In fact, one defendant did not exclude the
possibility that an executee could only seem to be dead because of shock or
temporary unconsciousness. In such cases it was inevitable he would be buried
alive.
The defendant Blobel testified that his firing squad always
aimed at the heads of the victims. If, he explains, the victim was not hit,
then one member of the firing squad approached with his rifle to a distance of
three paces and shot again. The scene of the victim watching the head hunter
approaching with his rifle and shooting at him at three paces represents a
horror for which there is no language.
Some Kommando leaders, as we
have seen, made their victims lie down on the ground, and they were shot in the
back of the neck. But, whatever the method, it was always considered honorable,
it was always done in a humane and military manner. Defendant after defendant
emphasized before the Tribunal that the requirements of militariness and
humaneness were meticulously met in all executions. Of course, occasionally, as
one defendant described it, "the manner in which the executions were carried
out caused excitement and disobedience among the victims, so that the Kommandos
were forced to restore order by means of violence," that is to say, the victims
were beaten. Undoubtedly always, of course, in a humane and military manner.

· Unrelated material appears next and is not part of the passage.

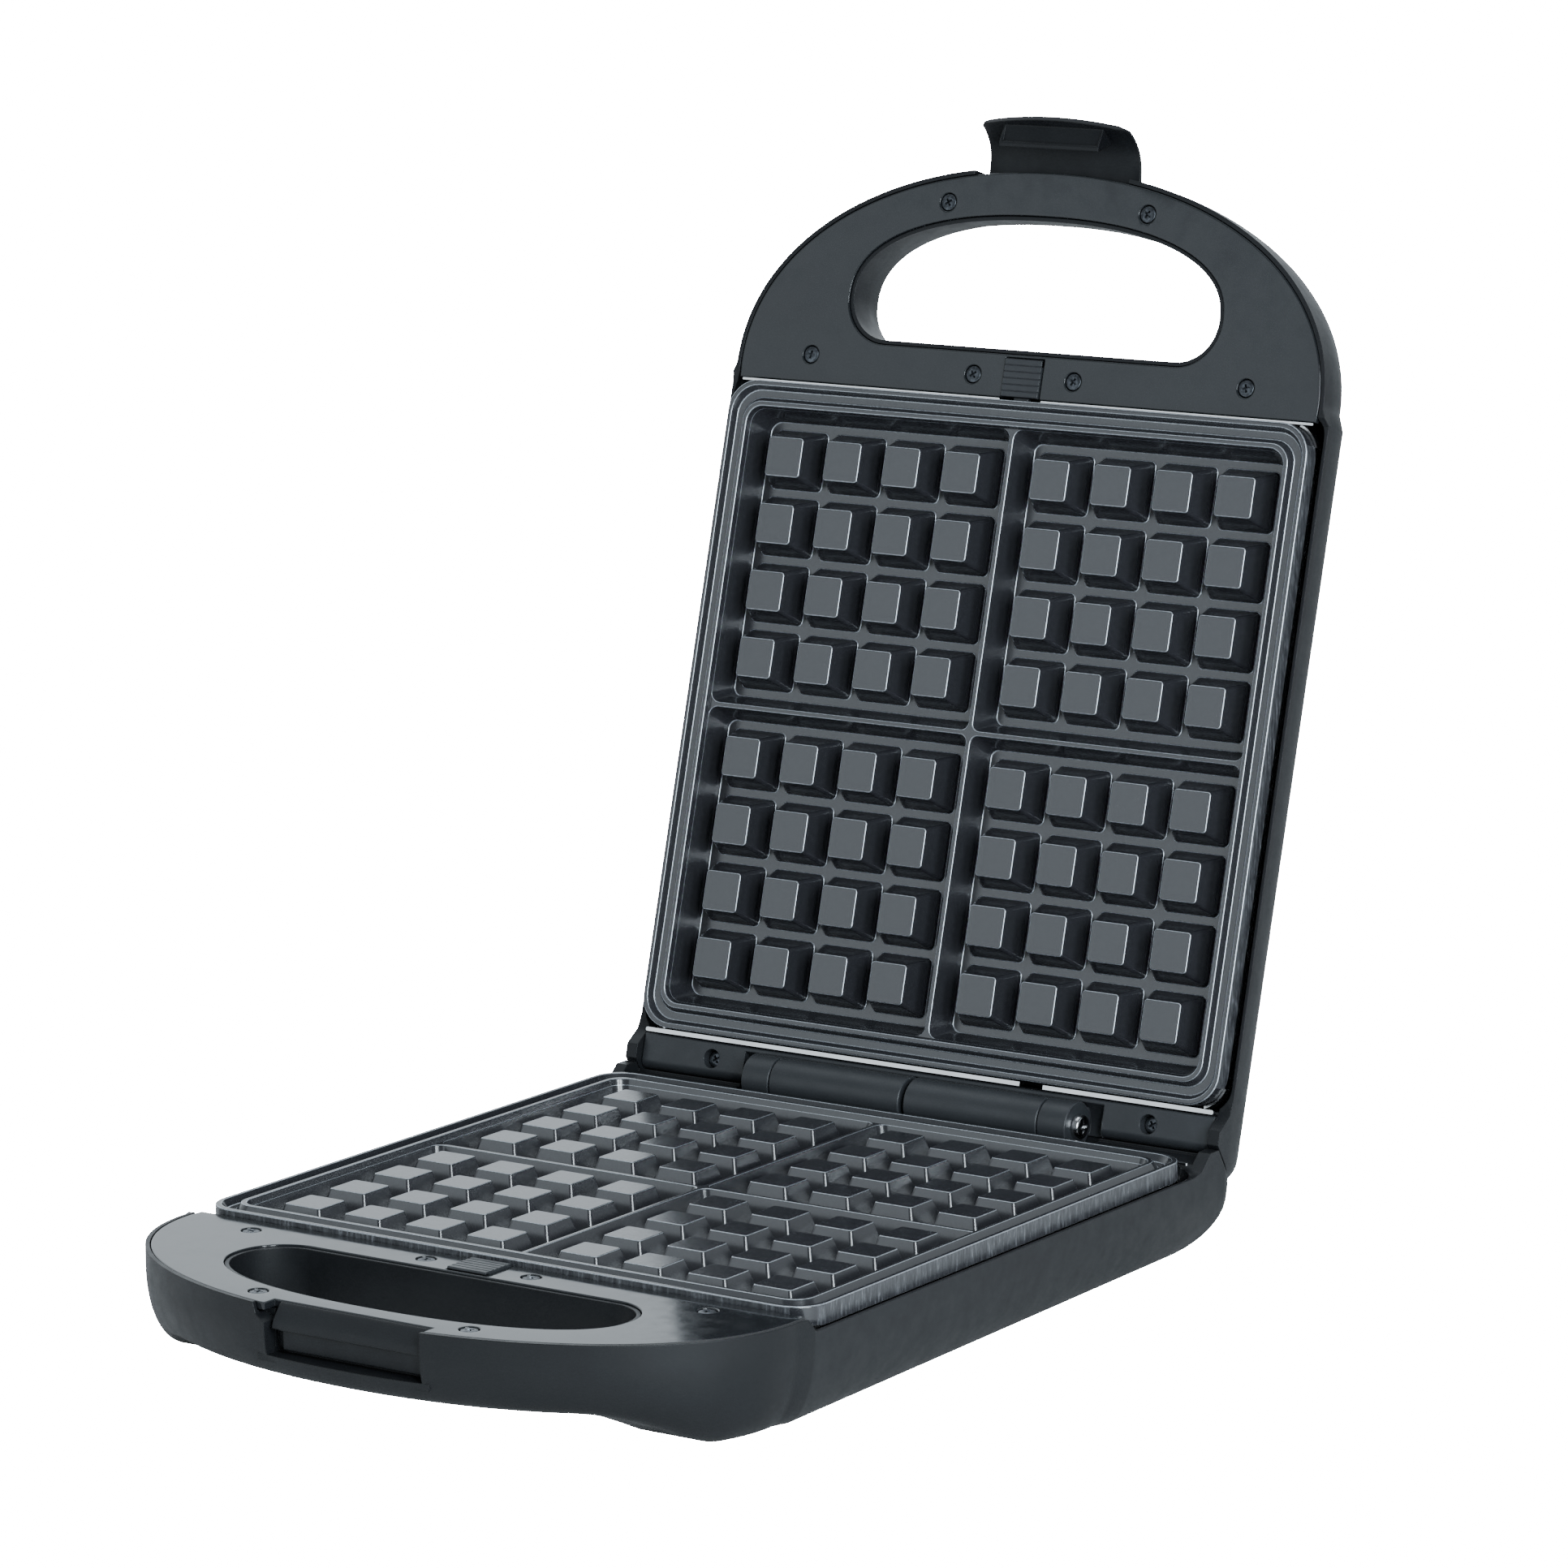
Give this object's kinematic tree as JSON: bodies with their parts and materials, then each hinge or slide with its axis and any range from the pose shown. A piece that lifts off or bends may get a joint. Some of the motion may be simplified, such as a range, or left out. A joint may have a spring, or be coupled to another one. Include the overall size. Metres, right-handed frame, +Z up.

Only rarely, however, did the victims react to their fate. Commenting
on this phase of the executions, one defendant related how some victims,
destined to be shot in the back, turned around and bravely faced their
executioners but said nothing. Almost invariably they went to their end
silently, and some of the defendants commented on this. The silence of the
doomed was mysterious; it was frightening. What did the executioners expect the
victims to say? Who could find the words to speak to this unspeakable assault
on humanity, this monstrous violence upon the dignity of life and being? They
were silent. There was nothing to say.
It was apparently a standing
order that executions should not be performed publicly, but should always take
place far removed from the centers of population. A wooded area was usually
selected for this grim business. Sometimes these rules were not observed.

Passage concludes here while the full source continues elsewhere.